Les associations de ressortissants étrangers sont nombreuses et pourraient être mieux intégrées qu’elles ne le sont actuellement à l’élaboration du projet. Le Réseau des Sénégalais de SupAgro est notamment très actif. Il organise chaque année dans l’amphithéâtre Lamour du campus de La Gaillarde une soirée sénégalaise mêlant théâtre, concert, repas partagé pour un tarif étudiant de 10 euros. Les participants y savourent un plat unique servi dans des barquettes en aluminium et préparé par les membres de l’association. Des explications sur les coutumes alimentaires sénégalaises sont fournies autour de la dégustation de jus de fruits exotiques et d’un stand de présentation de produits traditionnels. Un vrai dialogue s’établit alors entre participants avides de découvertes et avec les animateurs proactifs de l’évènement. Approcher l’interculturalité s’effectue donc en ayant recours à une animation dynamique. Une alliance avec ce réseau des Sénégalais de SupAgro pour organiser des évènements réunissant un public hétéroclite serait un atout pour la Maison de l’Alimentation durable.
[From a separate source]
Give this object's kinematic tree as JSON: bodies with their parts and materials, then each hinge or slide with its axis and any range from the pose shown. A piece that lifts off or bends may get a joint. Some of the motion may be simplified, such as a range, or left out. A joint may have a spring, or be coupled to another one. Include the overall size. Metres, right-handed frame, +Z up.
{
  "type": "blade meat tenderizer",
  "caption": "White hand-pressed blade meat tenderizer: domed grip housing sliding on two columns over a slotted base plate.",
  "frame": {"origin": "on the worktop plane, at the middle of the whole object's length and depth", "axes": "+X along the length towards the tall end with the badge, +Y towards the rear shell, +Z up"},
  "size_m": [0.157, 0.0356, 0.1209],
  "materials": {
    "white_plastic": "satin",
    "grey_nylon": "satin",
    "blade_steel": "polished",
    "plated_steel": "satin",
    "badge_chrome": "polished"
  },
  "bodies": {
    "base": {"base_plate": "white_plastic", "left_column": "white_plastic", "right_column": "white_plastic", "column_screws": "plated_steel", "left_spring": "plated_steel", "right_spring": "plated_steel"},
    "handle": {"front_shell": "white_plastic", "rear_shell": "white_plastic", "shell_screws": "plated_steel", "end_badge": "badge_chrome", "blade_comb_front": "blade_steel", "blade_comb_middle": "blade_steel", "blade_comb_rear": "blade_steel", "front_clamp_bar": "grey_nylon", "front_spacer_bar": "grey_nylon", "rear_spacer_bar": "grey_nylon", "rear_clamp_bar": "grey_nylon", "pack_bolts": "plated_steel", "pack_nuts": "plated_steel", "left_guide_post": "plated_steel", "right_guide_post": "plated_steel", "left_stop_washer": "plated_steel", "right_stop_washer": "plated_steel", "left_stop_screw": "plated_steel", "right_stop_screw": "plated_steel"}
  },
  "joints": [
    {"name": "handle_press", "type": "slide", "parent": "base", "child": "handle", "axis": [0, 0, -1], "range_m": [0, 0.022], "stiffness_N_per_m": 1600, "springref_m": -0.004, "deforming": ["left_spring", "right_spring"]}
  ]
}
De multiples évènements occasionnels associent alimentation et interculturalité. La soirée sénégalaise en est une illustration, tout comme le Refugee Food Festival, « projet itinérant qui confie les cuisines de restaurants à des chefs réfugiés ». Ces évènements séduisent car ils offrent des voyages gustatifs et s’attachent à défendre des valeurs de solidarité. Ainsi, les fonds récoltés lors de la soirée sénégalaise sont reversés au programme « Solidarité et diversité » de la fondation SupAgro ; le Refugee Food Festival sensibilise quant à lui à l’insertion des chefs cuisiniers réfugiés. Néanmoins, ces initiatives demeurent des actions partielles, parfois trop axées sur une communication surchargée de bonnes intentions. Pour garantir une interculturalité de long terme, la Maison de l’Alimentation durable doit trouver un équilibre entre créer de la rencontre entre nationalités le temps d’une soirée et des activités pérennes qui maintiennent cette rencontre dans la durée.
Pour Yassir Yebba, vouloir faire de l’interculturalité le but absolu d’un projet soulève le risque « d’accessoiriser les nationalités et traditions des uns et des autres » (Yebba, 2019). Venir d’une même région du monde n’est pas synonyme d’habitudes ali-mentaires similaires et les cultures sont évolutives. Réduire l’identité alimentaire à l’appartenance nationale est trop schématique et ne serait pas le critère le plus pertinent à mobiliser pour créer du lien social. De plus, avoir comme objectif l’inter-culturalité impliquerait de pouvoir la mesurer. Mais comment élaborer des seuils à partir desquels un lieu pourrait se qualifier de culturellement mixte ? En outre, la notion de culture ne s’inscrit-elle pas dans un contexte plus large de rencontres entre générations et classes sociales ? Pour mêler des publics qui ne se croisent que peu au quotidien, ces aspects semblent également à prendre en compte.
Depuis 1996, la FAO fait valoir « l’acceptabilité culturelle » comme une part de la durabilité des systèmes alimentaires (Béné et al., 2019). Une alimentation désirable car respectueuse des goûts et traditions d’un groupe culturel serait essentielle pour qualifier une alimentation de durable. En souhaitant être un lieu où les cultures alimentaires de chacun ont leur place, le projet de la Maison de l’Alimentation durable transcende donc la définition classique de l’alimentation soutenable. Elle espère également déconstruire les craintes de « l’étranger à soi » en facilitant les échanges entre cultures et diversifier les comportements alimentaires via l’apprentissage de nouvelles recettes. Cependant, la Maison de l’Alimentation durable est encore à l’état de projet. Avant de renforcer le maillage de l’alimentation durable à Montpellier et au-delà, elle doit se construire en s’ap-puyant sur les réseaux d’associations locales et en se liant avec des initiatives comparables. Maintenir la mobilisation des parties prenantes pour un projet dont l’aboutissement est lointain, conjuguer les contraintes politico-économiques avec les envies des futurs usagers, réussir à faire de l’échange entre les cultures une réalité et non pas une vitrine : les défis à relever sont nombreux avant que la diversité des cultures viennent faire table commune dans la Maison de l’Alimentation durable.